The vocabulary includes the tread (where a hiker, cyclist or horseback rider actually utilizes the trail), flag lines, and a preliminary cut through vegetation that leaves the corridor, along with, in places, a back-slope against the hillside.
“You don’t want people being jabbed in the head” by branches, Hamilton said. “They’re out there to enjoy their hike or ride.”
Drainage is another large consideration in trail building, as water, if not controlled properly, can quickly erode a path.
Hamilton said he’s learned from his own experiences and those of others. In laying out a trail design, the questions include: What do I want to go around and what do I want to take people to?
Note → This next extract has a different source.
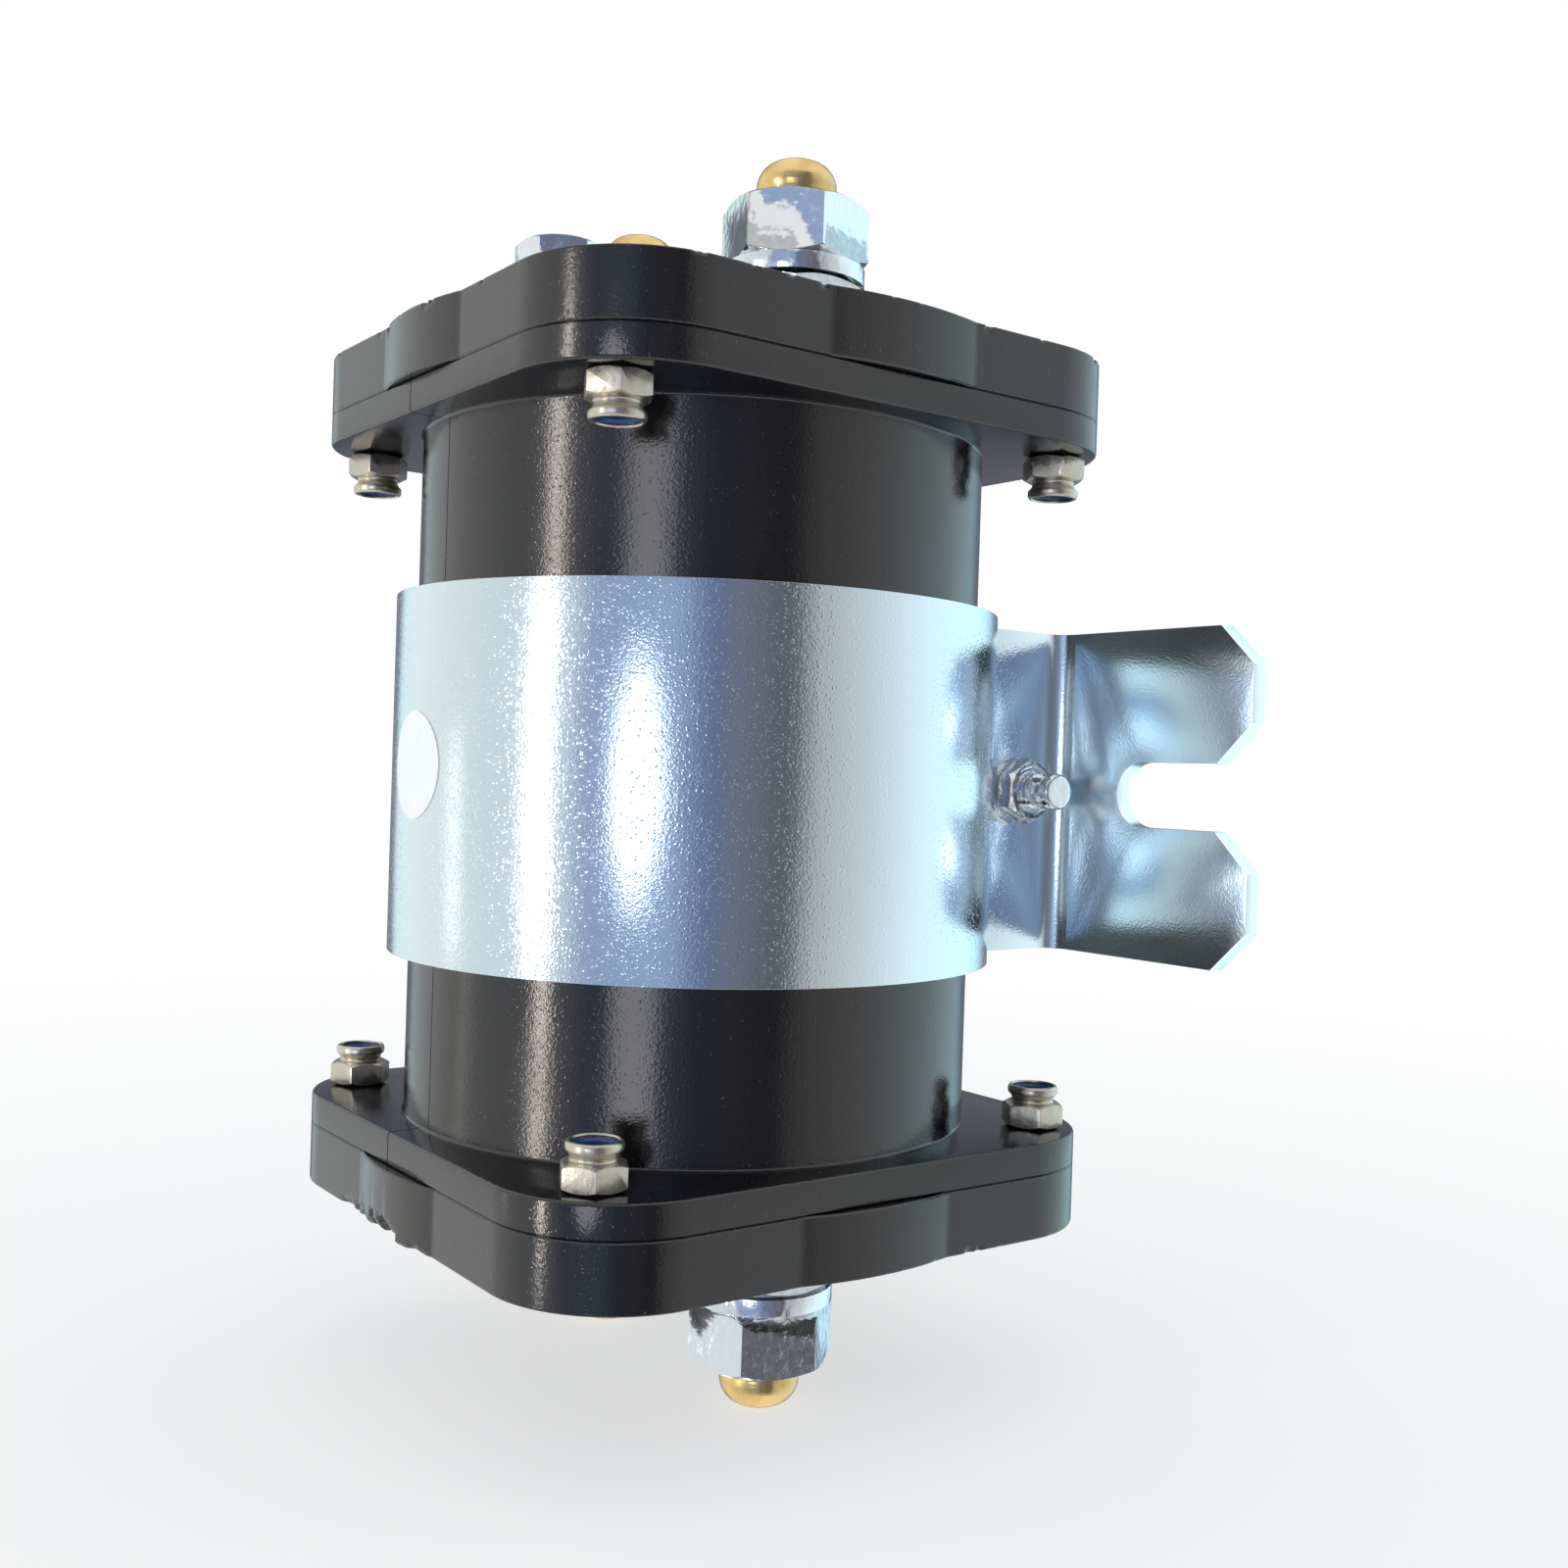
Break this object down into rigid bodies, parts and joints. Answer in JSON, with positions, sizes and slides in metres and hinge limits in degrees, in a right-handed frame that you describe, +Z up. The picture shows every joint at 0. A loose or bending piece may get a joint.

How will the path hold up to erosion and other natural forces?
“If you’re building something that is to last forever, theoretically, let’s build it the way it should be built,” he said.
The effort involves leadership. RFOV hosts leadership trainings twice a year, and it has developed a manual that is used by other outdoor volunteer groups in Colorado. When a project involves a contingent of, say, 50 volunteers, it is divided into multiple groups, each with a crew leader.
“We say, ‘OK, crew four, you’re going out to stake 6 to do X. Here are the tools you need to do that,’” Hamilton said. “It’s all very controlled, people know where they’re going, we know what kind of work is being done, and we have the right kind of tools for the job and the right skill set for the job.”
As the majority of RFOV projects involve paths used by different parties, the typical goal is multifold: a trail that’s sustainable and doesn’t need much maintenance over the years; and the balancing of needs between hikers, mountain bikers and equestrians.
But there is also a simple, overarching fact: There is no one but us to do this.
“These are our lands,” Hamilton said, half-jokingly beginning to sing “This Land is Our Land.” ”We are a democracy (and) in a democracy people need to get involved with different things. There’s a sense of ownership . and all kinds of great values that come out of what we do. If you come out and build a trail or plant a wetlands, every time you go by there, you go, ‘Oh, I did that.’ And that’s powerful.”